Unsustainable fishing limits are not the only crucial pressure point for the North Sea cod population. Continued illegal unreported catches and discards – despite the introduction of the obligation to land and report all catches – is also obstructing the recovery of vulnerable stocks. Our Fish and Seas At Risk are calling on EU Fisheries Ministers to implement compulsory at-sea electronic monitoring on all fleet segments assessed as medium-high risk by the European Fisheries Control Agency (EFCA) that catch North Sea cod, to ensure elimination of illegal unreported catches and discards of the vulnerable stock.
“EU governments have failed to enforce the ban on discarding unwanted fish at sea and fully documenting all catches. This unreported catch represents an enormous waste of valuable fish, and significantly worsens overfishing, including for the iconic North Sea cod. Unfortunately, it goes to show there is a need for mandatory electronic monitoring on vessels at sea,” Hubbard continued.
In March, Our Fish revealed that despite at least 7,500 tonnes of North Sea cod being accounted for in the UK’s 2018 quota for increased landings of undersize fish, zero undersize cod were counted or landed. This not only suggests the UK fishing industry continues to discard fish at sea, but also that overfishing has been worsened by accounting an increase of the quota in the first place and at the same time keep illegally discarding undersized fish. 
“Half a century of fishing above sustainable levels has brought the North Sea Cod population into critical danger. If today’s advice from ICES does not convince EU fisheries ministers to stop allowing for overfishing and degrading ocean health by setting fishing limits too high, they will fail to honour the mandate given by EU citizens,” said Andrea Ripol, Fisheries Policy Officer of Seas At Risk.
 ICES Advice on fishing opportunities, catch, and effort: Greater North Sea Ecoregion, published 28 June 2019: https://ices.dk/sites/pub/Publication%20Reports/Advice/2019/2019/cod.27.47d20.pdf
 The reformed Common Fisheries Policy (CFP) includes the fundamental objective to progressively restore and maintain fish stocks above sustainable levels, specifically above levels capable of producing the maximum sustainable yield (‘MSY’, see Article 2(2) of the CFP Basic Regulation, Regulation (EU) No 1380/2013 of the European Parliament and of the Council of 11 December 2013). For the purpose of achieving this ‘MSY objective’, the law says that the MSY exploitation rate shall be achieved by 2020 at the latest for all stocks. Moreover, the CFP is clear that measures should be taken in accordance with the best available scientific advice (Article 3(c) of the CFP Basic Regulation).

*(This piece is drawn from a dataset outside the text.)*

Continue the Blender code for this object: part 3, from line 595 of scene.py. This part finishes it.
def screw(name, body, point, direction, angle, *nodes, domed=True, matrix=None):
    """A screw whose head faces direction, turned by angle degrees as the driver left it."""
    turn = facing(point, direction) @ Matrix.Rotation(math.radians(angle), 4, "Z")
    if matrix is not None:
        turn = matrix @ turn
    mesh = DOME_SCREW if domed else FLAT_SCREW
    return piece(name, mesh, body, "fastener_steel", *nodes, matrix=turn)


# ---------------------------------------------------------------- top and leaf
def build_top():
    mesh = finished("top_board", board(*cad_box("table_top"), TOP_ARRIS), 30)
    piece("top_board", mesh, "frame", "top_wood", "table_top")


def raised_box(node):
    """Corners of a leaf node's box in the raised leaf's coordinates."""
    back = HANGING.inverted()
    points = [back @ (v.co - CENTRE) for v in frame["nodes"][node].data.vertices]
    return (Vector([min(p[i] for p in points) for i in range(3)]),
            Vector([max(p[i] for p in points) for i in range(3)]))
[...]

 The North Sea Cod stock is in critical danger after being fished above sustainable levels for half a century. The stock was heavily overfished for most of the 80s and 90s, but due to strong intervention, had started to show signs of recovery in the last ten years. However, forecasts of the state of the stock again worsened in 2018, and ICES proposed a radical cut to the TAC of almost 50% from 2018 levels. Despite a commitment to end overfishing, the annual TAC for North Sea Cod in 2019 was set 25% above scientifically advised levels by the EU Agrifish Council.
ICES Advice on fishing opportunities, catch, and effort: Greater North Sea Ecoregion Published 29 June 2018 cod.27.47d20. https://doi.org/10.17895/ices.pub.4436
ICES Advice on fishing opportunities, catch, and effort Celtic Seas and Greater North Sea ecoregions. Version 2: Published 2 July 2018 bss.27.4bc7ad-h https://doi.org/10.17895/ices.pub.4472
 11 March 2019, A freedom of information request from Our Fish to the UK’s fisheries management body (the Marine Management Organisation) revealed that despite the landing obligation having applied to all catches of North Sea Cod from January 2018, zero tonnes of unwanted undersize cod were landed by the UK fleet from 1 January – 15 November, in comparison to at least 7,500 tonnes accounted for in the quota setting. The lack of landings of unwanted catches in the UK has also been confirmed by other members of the fish processing industry and suggest a large amount of North Sea Cod is still being discarded despite the discard ban.